А у людей, вникающих в формулы и рассуждения Черного, его взгляд вызывает меланхолию. Я встретился с Черным прямо у него в квартире, чтобы развеять темные чары алармизма. Кудрявый Григорий Пантелеймонович изложил мне свои воззрения в устной форме, то есть без всяких формул. И я нашел, что в его взглядах много верного. Знакомлю…

Кризис, в который вступило человечество, не имеет аналогов в истории, полагает Григорий Пантелеймонович. И является следствием неконтролируемого развития, продолжавшегося с момента возникновения планеты. Всю историю планеты рассматривать не будем. А вот начиная со стад и племен пошло бурное нарастание иерархической структуры обществ — это наиболее характерный момент. Что такое иерархия? Упорядоченная структура. Такие структуры, по Черному (и не только по нему), строятся за счет пожирания информации.

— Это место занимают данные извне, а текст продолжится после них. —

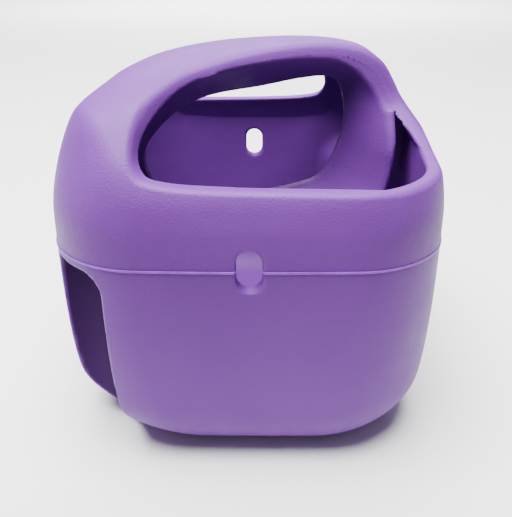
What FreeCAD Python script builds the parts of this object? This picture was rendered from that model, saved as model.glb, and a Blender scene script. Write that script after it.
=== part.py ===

Вот взять человека. Человеку для жизни нужна не энергия в чистом виде, иначе он просто пил бы калорийный керосин, а определенным образом упорядоченная материя, то есть информация. Чем отличается пища, которую человек съедает, от отходов, которые он выделяет? Разной степенью упорядоченности молекул, потому что по массе на входе и выходе практически все сходится. То есть человек потребляет упорядоченность. Упорядоченность биологических молекул. И эту упорядоченность встраивает в себя.